WHAT THE TASK ASKS -> What follows is a listing to be transcribed exactly.

========================================

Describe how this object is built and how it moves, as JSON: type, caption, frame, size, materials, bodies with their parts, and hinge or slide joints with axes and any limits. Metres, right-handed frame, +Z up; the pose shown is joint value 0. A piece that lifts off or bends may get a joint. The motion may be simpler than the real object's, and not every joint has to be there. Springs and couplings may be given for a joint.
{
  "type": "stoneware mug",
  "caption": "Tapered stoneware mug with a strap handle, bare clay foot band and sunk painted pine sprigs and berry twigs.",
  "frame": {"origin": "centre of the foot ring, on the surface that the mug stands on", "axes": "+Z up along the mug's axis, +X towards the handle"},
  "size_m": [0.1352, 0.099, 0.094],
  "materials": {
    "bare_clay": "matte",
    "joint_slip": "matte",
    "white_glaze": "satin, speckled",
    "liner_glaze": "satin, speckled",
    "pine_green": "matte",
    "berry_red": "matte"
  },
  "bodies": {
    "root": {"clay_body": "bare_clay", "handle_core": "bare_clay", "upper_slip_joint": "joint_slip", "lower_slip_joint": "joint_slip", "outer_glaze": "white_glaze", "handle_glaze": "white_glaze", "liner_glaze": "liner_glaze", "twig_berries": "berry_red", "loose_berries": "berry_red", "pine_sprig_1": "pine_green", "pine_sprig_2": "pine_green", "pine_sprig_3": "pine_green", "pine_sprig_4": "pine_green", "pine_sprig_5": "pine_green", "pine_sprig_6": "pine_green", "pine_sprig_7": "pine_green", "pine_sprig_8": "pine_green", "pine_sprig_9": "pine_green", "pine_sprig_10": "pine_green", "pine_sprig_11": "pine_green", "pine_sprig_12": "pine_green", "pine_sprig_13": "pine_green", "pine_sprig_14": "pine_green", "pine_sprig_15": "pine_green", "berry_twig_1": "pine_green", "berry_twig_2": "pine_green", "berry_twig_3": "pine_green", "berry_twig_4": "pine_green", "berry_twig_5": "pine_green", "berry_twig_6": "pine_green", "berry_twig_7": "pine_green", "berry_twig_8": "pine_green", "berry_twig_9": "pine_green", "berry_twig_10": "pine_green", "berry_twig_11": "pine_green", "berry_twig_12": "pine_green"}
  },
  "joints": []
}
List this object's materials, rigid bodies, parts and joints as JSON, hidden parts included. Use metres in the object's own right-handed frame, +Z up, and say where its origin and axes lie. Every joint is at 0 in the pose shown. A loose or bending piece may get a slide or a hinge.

========================================

SOLUTION FOR THIS PROBLEM ->
Describe how this object is built and how it moves, as JSON: type, caption, frame, size, materials, bodies with their parts, and hinge or slide joints with axes and any limits. Metres, right-handed frame, +Z up; the pose shown is joint value 0. A piece that lifts off or bends may get a joint. The motion may be simpler than the real object's, and not every joint has to be there. Springs and couplings may be given for a joint.
{
  "type": "stoneware mug",
  "caption": "Tapered stoneware mug with a strap handle, bare clay foot band and sunk painted pine sprigs and berry twigs.",
  "frame": {"origin": "centre of the foot ring, on the surface that the mug stands on", "axes": "+Z up along the mug's axis, +X towards the handle"},
  "size_m": [0.1352, 0.099, 0.094],
  "materials": {
    "bare_clay": "matte",
    "joint_slip": "matte",
    "white_glaze": "satin, speckled",
    "liner_glaze": "satin, speckled",
    "pine_green": "matte",
    "berry_red": "matte"
  },
  "bodies": {
    "root": {"clay_body": "bare_clay", "handle_core": "bare_clay", "upper_slip_joint": "joint_slip", "lower_slip_joint": "joint_slip", "outer_glaze": "white_glaze", "handle_glaze": "white_glaze", "liner_glaze": "liner_glaze", "twig_berries": "berry_red", "loose_berries": "berry_red", "pine_sprig_1": "pine_green", "pine_sprig_2": "pine_green", "pine_sprig_3": "pine_green", "pine_sprig_4": "pine_green", "pine_sprig_5": "pine_green", "pine_sprig_6": "pine_green", "pine_sprig_7": "pine_green", "pine_sprig_8": "pine_green", "pine_sprig_9": "pine_green", "pine_sprig_10": "pine_green", "pine_sprig_11": "pine_green", "pine_sprig_12": "pine_green", "pine_sprig_13": "pine_green", "pine_sprig_14": "pine_green", "pine_sprig_15": "pine_green", "berry_twig_1": "pine_green", "berry_twig_2": "pine_green", "berry_twig_3": "pine_green", "berry_twig_4": "pine_green", "berry_twig_5": "pine_green", "berry_twig_6": "pine_green", "berry_twig_7": "pine_green", "berry_twig_8": "pine_green", "berry_twig_9": "pine_green", "berry_twig_10": "pine_green", "berry_twig_11": "pine_green", "berry_twig_12": "pine_green"}
  },
  "joints": []
}
List this object's materials, rigid bodies, parts and joints as JSON, hidden parts included. Use metres in the object's own right-handed frame, +Z up, and say where its origin and axes lie. Every joint is at 0 in the pose shown. A loose or bending piece may get a slide or a hinge.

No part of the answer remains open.